Task brief: Take the lines from the one bearing "eyeCentre, false), ...stones]);" to the one bearing "obj.matrix_parent_inverse = Matrix.Identity(4)", inclusive, and reproduce them exactly; include no other line.

Collected data:
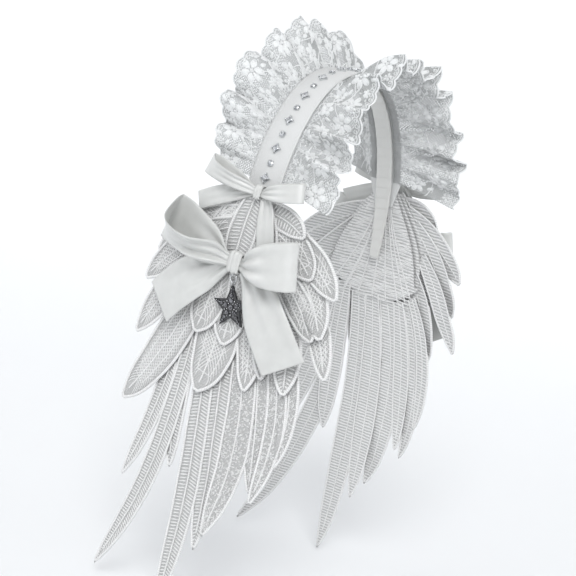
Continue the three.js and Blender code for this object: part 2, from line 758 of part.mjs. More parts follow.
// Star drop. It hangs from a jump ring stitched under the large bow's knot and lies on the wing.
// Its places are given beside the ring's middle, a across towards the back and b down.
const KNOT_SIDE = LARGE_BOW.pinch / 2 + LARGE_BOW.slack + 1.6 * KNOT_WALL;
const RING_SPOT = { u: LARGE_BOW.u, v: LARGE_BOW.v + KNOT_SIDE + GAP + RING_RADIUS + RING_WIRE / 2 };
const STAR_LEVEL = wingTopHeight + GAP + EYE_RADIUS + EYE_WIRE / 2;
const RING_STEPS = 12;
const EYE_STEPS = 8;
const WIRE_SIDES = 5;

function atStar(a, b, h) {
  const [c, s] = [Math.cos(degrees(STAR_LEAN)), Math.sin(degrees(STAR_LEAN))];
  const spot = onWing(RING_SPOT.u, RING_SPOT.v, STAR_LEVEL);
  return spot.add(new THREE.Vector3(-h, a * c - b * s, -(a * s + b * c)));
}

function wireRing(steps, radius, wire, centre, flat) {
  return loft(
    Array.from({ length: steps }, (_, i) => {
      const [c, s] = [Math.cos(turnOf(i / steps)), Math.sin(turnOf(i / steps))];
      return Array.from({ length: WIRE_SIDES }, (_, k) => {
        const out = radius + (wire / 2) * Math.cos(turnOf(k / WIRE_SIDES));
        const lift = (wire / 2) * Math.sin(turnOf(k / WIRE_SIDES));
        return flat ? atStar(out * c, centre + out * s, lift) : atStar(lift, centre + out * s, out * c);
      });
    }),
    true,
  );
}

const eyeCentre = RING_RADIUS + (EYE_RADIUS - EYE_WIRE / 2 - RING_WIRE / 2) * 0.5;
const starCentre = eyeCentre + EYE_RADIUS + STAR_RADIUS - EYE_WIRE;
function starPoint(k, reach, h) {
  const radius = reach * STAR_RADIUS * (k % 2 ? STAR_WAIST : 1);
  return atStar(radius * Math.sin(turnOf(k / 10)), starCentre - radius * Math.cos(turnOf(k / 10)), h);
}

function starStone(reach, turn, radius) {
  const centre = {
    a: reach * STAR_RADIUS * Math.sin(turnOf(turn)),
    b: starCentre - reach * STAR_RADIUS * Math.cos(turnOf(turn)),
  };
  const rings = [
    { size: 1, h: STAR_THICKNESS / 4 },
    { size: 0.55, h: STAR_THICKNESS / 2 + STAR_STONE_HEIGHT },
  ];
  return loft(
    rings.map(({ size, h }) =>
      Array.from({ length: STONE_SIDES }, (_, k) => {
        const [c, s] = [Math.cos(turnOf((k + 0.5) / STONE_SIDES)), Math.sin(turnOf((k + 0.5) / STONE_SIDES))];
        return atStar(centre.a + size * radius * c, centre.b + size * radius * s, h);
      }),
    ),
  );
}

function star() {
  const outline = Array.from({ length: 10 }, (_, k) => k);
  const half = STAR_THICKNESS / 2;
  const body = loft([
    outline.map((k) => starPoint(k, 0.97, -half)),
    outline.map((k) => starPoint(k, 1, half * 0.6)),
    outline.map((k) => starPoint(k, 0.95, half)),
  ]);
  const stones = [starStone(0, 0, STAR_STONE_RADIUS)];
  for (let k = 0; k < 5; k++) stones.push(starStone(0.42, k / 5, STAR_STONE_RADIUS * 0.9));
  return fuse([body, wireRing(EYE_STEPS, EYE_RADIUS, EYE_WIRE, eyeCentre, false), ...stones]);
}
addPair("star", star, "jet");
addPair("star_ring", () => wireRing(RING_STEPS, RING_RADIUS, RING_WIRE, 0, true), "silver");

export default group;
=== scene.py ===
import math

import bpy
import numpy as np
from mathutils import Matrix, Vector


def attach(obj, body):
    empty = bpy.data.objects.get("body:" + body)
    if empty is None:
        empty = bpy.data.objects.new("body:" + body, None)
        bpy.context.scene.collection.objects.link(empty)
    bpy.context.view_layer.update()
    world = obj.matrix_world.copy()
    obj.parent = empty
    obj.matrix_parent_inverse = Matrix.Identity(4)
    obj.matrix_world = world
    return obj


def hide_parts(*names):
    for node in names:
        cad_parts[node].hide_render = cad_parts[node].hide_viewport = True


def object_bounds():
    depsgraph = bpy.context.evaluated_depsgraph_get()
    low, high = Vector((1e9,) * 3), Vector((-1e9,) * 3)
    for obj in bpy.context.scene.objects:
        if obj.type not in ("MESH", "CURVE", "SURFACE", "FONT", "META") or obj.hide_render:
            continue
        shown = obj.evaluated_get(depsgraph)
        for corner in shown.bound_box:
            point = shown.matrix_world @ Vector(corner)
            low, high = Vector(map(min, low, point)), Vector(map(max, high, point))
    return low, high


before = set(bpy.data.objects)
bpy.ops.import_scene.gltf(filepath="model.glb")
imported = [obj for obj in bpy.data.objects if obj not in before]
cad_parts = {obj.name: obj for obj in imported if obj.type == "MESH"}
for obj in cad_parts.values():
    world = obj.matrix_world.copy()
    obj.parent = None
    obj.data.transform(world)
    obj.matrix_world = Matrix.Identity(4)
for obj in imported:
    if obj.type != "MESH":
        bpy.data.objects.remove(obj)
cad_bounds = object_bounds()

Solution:
  return fuse([body, wireRing(EYE_STEPS, EYE_RADIUS, EYE_WIRE, eyeCentre, false), ...stones]);
}
addPair("star", star, "jet");
addPair("star_ring", () => wireRing(RING_STEPS, RING_RADIUS, RING_WIRE, 0, true), "silver");

export default group;
=== scene.py ===
import math

import bpy
import numpy as np
from mathutils import Matrix, Vector


def attach(obj, body):
    empty = bpy.data.objects.get("body:" + body)
    if empty is None:
        empty = bpy.data.objects.new("body:" + body, None)
        bpy.context.scene.collection.objects.link(empty)
    bpy.context.view_layer.update()
    world = obj.matrix_world.copy()
    obj.parent = empty
    obj.matrix_parent_inverse = Matrix.Identity(4)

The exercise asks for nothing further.